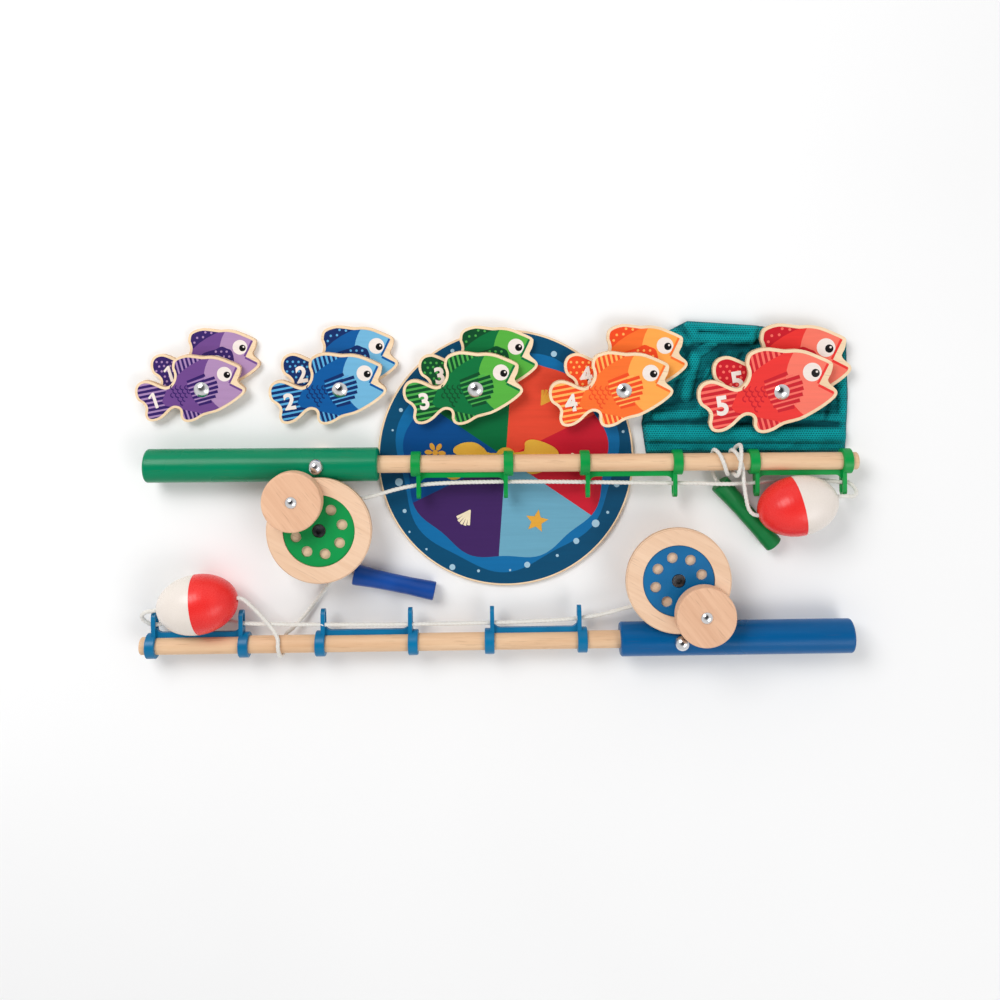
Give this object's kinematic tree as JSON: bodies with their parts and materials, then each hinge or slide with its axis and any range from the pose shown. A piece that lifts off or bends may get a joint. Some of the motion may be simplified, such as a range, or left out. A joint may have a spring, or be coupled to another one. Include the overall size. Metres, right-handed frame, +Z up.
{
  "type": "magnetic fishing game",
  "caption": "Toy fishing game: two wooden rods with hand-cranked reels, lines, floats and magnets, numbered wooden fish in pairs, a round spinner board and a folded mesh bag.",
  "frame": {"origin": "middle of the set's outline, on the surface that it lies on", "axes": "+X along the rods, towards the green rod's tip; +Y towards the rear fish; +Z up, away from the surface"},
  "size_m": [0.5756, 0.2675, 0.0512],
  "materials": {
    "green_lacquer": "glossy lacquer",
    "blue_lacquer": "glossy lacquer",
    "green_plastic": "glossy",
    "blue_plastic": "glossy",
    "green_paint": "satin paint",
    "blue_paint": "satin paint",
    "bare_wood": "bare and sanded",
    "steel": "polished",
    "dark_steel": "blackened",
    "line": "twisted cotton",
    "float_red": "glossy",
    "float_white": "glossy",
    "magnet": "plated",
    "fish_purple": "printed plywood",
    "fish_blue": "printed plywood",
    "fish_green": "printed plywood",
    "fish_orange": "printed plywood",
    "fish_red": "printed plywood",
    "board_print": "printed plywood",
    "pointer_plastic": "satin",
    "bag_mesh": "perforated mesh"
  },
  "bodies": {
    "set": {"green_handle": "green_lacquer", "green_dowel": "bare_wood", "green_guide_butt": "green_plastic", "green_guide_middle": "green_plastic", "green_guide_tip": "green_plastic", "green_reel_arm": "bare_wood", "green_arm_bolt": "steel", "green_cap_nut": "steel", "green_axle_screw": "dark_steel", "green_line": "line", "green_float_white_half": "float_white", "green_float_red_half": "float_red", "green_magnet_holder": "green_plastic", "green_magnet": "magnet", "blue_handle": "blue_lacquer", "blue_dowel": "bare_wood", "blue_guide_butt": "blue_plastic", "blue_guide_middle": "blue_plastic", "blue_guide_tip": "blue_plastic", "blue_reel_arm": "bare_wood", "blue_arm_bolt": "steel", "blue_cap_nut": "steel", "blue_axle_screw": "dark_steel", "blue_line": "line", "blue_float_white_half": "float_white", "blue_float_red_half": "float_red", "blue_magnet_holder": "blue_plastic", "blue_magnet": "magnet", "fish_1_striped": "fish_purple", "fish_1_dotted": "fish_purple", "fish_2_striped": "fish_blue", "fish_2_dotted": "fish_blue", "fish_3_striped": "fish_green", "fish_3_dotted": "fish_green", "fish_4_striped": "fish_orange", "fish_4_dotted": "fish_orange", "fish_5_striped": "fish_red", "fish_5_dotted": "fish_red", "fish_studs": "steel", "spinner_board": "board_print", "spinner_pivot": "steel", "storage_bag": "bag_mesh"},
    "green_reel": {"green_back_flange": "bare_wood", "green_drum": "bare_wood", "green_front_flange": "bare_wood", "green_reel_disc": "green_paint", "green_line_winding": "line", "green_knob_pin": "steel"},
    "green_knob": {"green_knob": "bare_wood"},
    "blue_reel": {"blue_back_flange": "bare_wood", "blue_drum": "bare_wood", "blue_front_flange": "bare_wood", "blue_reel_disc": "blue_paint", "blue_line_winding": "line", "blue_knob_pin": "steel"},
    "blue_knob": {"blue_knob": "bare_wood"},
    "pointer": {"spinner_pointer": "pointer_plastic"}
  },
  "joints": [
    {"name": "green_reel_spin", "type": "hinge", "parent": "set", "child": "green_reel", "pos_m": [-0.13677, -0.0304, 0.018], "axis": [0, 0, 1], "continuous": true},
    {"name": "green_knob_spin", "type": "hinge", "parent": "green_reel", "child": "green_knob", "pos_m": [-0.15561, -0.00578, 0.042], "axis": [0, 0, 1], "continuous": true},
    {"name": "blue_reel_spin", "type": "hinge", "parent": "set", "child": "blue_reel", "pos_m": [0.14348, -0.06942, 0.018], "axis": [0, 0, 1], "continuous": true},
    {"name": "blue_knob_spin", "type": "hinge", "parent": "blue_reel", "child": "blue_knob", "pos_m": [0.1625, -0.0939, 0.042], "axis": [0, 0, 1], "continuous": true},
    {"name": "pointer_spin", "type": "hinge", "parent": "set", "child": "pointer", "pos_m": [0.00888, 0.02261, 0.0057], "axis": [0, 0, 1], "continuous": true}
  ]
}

**WRITTEN EXERCISE:**
Using the listing, collect all lines in which the string "that" is found.

**EXERCISE SOLUTION:**
Give this object's kinematic tree as JSON: bodies with their parts and materials, then each hinge or slide with its axis and any range from the pose shown. A piece that lifts off or bends may get a joint. Some of the motion may be simplified, such as a range, or left out. A joint may have a spring, or be coupled to another one. Include the overall size. Metres, right-handed frame, +Z up.
  "frame": {"origin": "middle of the set's outline, on the surface that it lies on", "axes": "+X along the rods, towards the green rod's tip; +Y towards the rear fish; +Z up, away from the surface"},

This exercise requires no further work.